Georgia O’Keeffe, by Maria Herreros
Last year, the Thyssen-Bornemisza Museum in Madrid hosted the first retrospective in Spain of Georgia O’Keeffe’s work. As a tie-in, Spanish illustrator Maria Herreros was asked to create a graphic biography of the artist. Herreros covers the years 1915–1986 (from the time O’Keeffe was around 28 until her death), with a particular focus on the artist’s relationship with the desert. Depictions of O’Keeffe and her art take over the page, with sparse text written in cursive. Herreros’s muted color palette and attenuated line work perfectly suit her portrayal of the artist herself.
Kusama: The Graphic Novel, by Elisa Macellari
Every time one of Japanese artist Yayoi Kusama’s immersive “Infinity Rooms” opens, good luck securing tickets: These trippy mirrored environments are the pinnacle of what we (alas) think of as social media–friendly art—hardly what you would deem the work of a provocateur. But through Elisa Macellari’s graphic biography of Kusama, which focuses on the late 1950s and 60s, when Kusama lived in New York, we get to understand why her early works were so radical: For example, she started making smooth spheres, which became a trademark of her work, to sell for pennies at the Venice Biennale, a jape at the commodification of art. Other provocations included having her models pose as naked sculptures in the Museum of Modern Art sculpture garden and staging the “first homosexual wedding,” in a downtown loft dubbed the Church of Self-Obliteration. Like Herrero, Macellari remains faithful to her own very distinct style and color palette of faded reds, teal, and gray.

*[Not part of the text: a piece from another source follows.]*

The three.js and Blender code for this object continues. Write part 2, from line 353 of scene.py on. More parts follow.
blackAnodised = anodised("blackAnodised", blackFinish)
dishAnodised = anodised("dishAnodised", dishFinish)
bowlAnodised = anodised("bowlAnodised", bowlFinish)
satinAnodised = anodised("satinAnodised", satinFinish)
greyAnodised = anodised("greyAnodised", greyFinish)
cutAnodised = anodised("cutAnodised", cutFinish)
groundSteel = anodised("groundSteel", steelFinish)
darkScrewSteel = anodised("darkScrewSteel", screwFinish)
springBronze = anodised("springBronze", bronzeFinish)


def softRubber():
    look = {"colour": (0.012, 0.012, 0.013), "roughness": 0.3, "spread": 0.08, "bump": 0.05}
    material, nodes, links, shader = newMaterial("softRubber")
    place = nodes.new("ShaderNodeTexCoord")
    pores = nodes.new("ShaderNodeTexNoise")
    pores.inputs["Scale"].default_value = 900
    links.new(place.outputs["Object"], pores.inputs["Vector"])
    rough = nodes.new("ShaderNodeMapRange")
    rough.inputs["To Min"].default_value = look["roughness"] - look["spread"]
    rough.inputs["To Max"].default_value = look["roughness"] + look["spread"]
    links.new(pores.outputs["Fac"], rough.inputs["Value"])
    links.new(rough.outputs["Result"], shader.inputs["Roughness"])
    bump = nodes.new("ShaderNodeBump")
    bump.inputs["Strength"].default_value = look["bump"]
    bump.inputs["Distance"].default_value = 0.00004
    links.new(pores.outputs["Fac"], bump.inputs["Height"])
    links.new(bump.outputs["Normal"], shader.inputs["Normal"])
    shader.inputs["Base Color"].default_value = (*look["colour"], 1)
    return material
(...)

Frida Kahlo: The Story of Her Life, by Vanna Vinci
Vanna Vinci is one of Italy’s most acclaimed graphic artists and cartoonists, specializing in biographies of extraordinary women, among them Maria Callas, Tamara de Lempicka, and the Marquise Luisa Casati, a patron of the arts, and this one of Frida Kahlo. In Vinci’s graphic retelling of Kahlo’s life, we see the Mexican artist engaged in a dialogue with Death, decked in Santa Muerte regalia, as the two retrace her history. When Kahlo relates the story of the accident that maimed her, she asks Death to recite the list of her injuries, and as Death rattles them off, we see her wounded body parts hanging on a thread, like laundry left to dry. Particular attention is devoted to the artist’s traditional Tehuana dresses and accessories, which Vinci presents as a declaration, but also as a screen. The dialogue between Frida and Death proves to be a clever visual device, as they meander through the places that defined her as if they were actors standing in front of a stage set, and the author does not shield us from Frida’s flaws, fully exposing and celebrating her humanity.

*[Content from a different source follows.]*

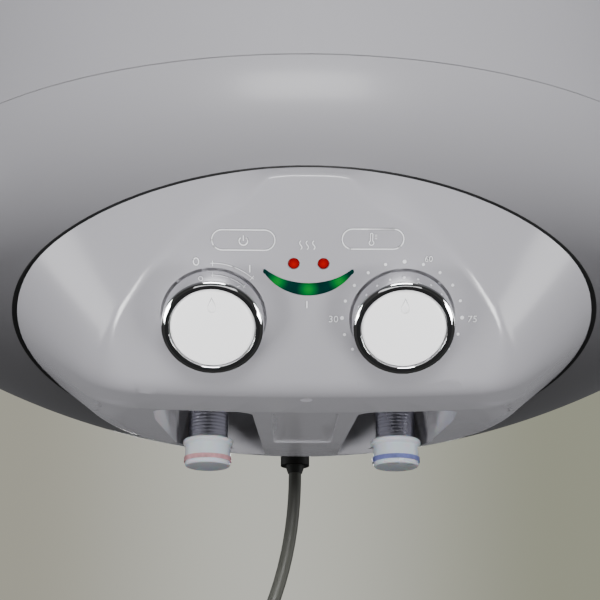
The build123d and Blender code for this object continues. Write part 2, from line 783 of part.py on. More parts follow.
with BuildPart() as smile_lens:
    extrude(to_extrude=smile_face(-5.3, 1.2), amount=0.8)
    extrude(to_extrude=smile_face(-5.3, 0), amount=5.3 + LENS_TOP)
smile_lens.part.label = "smile_lens"

LAMPS = [(-RED_X, RED_T), (RED_X, RED_T), (-12.6, 16.6), (0.0, 12.6), (12.6, 16.6)]
with BuildPart() as lamp_board:
    with BuildSketch(FACE.offset(BOARD_W)):
        with Locations((0, 16.8)):
            RectangleRounded(BOARD_X, 29, 1.5)
        with Locations(*POSTS):
            Circle(1.2, mode=Mode.SUBTRACT)
    extrude(amount=-BOARD_T)
lamp_board.part.label = "lamp_board"

with BuildPart() as lamps:
    for x, t in LAMPS:
        with BuildSketch(on_face(x, t, BOARD_W)):
            Circle(1.9)
        extrude(amount=0.8)
        with BuildSketch(on_face(x, t, BOARD_W)):
            Circle(1.5)
        extrude(amount=3.4)
lamps.part.label = "lamps"

with BuildPart() as board_screws:
    for x, t in POSTS:
        with BuildSketch(on_face(x, t, BOARD_W - BOARD_T)):
            Circle(2.0)
        extrude(amount=-1.3)
        with BuildSketch(on_face(x, t, BOARD_W - BOARD_T)):
            Circle(1.0)
        extrude(amount=BOARD_T + 3.6)
board_screws.part.label = "board_screws"

# Tank
def tank_body(inset):
    """The tank's vessel as a solid drawn in by `inset`."""
    half = (TANK_TOP - TANK_Z) / 2 + 1
    with BuildPart() as vessel:
        add(dished(TANK_FRONT, TANK_R, TANK_CROWN_R, TANK_KNUCKLE_R, inset, half))
        add(dished(TANK_TOP_FRONT, TANK_R, TANK_CROWN_R, TANK_KNUCKLE_R, inset, half))
    return vessel.part


RING_Z = FLANGE_Z + PLATE_T + FLANGE_GASKET_T
with BuildPart() as inner_tank:
    add(tank_body(0))
    with BuildSketch(up(RING_Z)):
        with Locations((0, FLANGE_Y)):
            Circle(NECK_R)
    extrude(amount=TANK_Z + 30 - RING_Z)
    with BuildSketch(up(RING_Z)):
        with Locations((0, FLANGE_Y)):
            Circle(FLANGE_R)
    extrude(amount=RING_T)
    add(tank_body(TANK_WALL), mode=Mode.SUBTRACT)
    with BuildSketch(up(RING_Z)):
        with Locations((0, FLANGE_Y)):
            Circle(NECK_BORE)
    extrude(amount=TANK_Z + 60 - RING_Z, mode=Mode.SUBTRACT)
    with BuildSketch(up(0)):
        with Locations((-PIPE_X, 0), (PIPE_X, 0)):
            Circle(STEM_R + SEAT_GAP)
    extrude(amount=TANK_Z + 60, mode=Mode.SUBTRACT)
inner_tank.part.label = "inner_tank"

with BuildPart() as foam_insulation:
    add(dished(FRONT, BODY_R, DISH_R, KNUCKLE_R, 2 * SHEET_T + 2 * SEAT_GAP, BODY_H / 2))
    add(dished(TOP_FRONT, BODY_R, TOP_CROWN_R, TOP_KNUCKLE_R, 2 * SHEET_T + 2 * SEAT_GAP, BODY_H / 2))
    add(tank_body(-SEAT_GAP), mode=Mode.SUBTRACT)
    with BuildSketch(Plane(origin=at(0, COVER_Y, -40))):
        Ellipse(RIM_X - RIM_SEAT, RIM_Y - RIM_SEAT)
    extrude(amount=40 + TANK_Z + 28, mode=Mode.SUBTRACT)
    with BuildSketch(up(-10)):
        with Locations((CORD_X, CORD_Y)):
            Rectangle(26, 130, align=(Align.CENTER, Align.CENTER))
    extrude(amount=60, mode=Mode.SUBTRACT)
foam_insulation.part.label = "foam_insulation"

with BuildPart() as flange_gasket:
    with BuildSketch(up(FLANGE_Z + PLATE_T)):
        with Locations((0, FLANGE_Y)):
            Circle(FLANGE_R - 1)
            Circle(NECK_BORE + 1, mode=Mode.SUBTRACT)
            with PolarLocations(STUD_CIRCLE, 6, start_angle=30):
                Circle(STUD_R + 0.3, mode=Mode.SUBTRACT)
    extrude(amount=FLANGE_GASKET_T)
flange_gasket.part.label = "flange_gasket"

with BuildPart() as flange_plate:
    with BuildSketch(up(FLANGE_Z)):
        with Locations((0, FLANGE_Y)):
            Circle(FLANGE_R)
            with PolarLocations(STUD_CIRCLE, 6, start_angle=30):
                Circle(STUD_R + 0.3, mode=Mode.SUBTRACT)
            with Locations(
                (-ELEMENT_X, -ELEMENT_HALF),
                (-ELEMENT_X, ELEMENT_HALF),
                (ELEMENT_X, -ELEMENT_HALF),
                (ELEMENT_X, ELEMENT_HALF),
            ):
                Circle(ELEMENT_R + SEAT_GAP, mode=Mode.SUBTRACT)
            with Locations((0, 24)):
                Circle(WELL_TUBE_R + SEAT_GAP, mode=Mode.SUBTRACT)
            Circle(4.0 + SEAT_GAP, mode=Mode.SUBTRACT)
    extrude(amount=PLATE_T)
flange_plate.part.label = "flange_plate"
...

I Know What I Am: The Life and Time of Artemisia Gentileschi, by Gina Siciliano
This stunning graphic biography of Italian Baroque painter Artemisia Gentileschi is rendered entirely in black ballpoint pen. Author Gina Siciliano balances historical fact with what is known of Gentileschi, who was known for her depictions of women from myths and the Bible and has lately become something of a feminist icon. To help the reader make sense of the world Gentileschi lived in, Siciliano starts with a lengthy introduction to the realities of the late-16th and 17th centuries in Europe: Forget the idealized world of Botticelli and instead observe Caravaggio’s violence, the Counter-Reformation’s rigorous agenda for the arts, the exploration of new lands, and the scientific discoveries making people question their long-held beliefs. The book is divided into three parts (or acts): Gentileschi’s early life; her rape and the ensuing trial of her rapist; and the rest of her life, covering 50 years. This will be a delight for art history aficionados: Following the narration are 40 pages of bibliographical and historical annotations.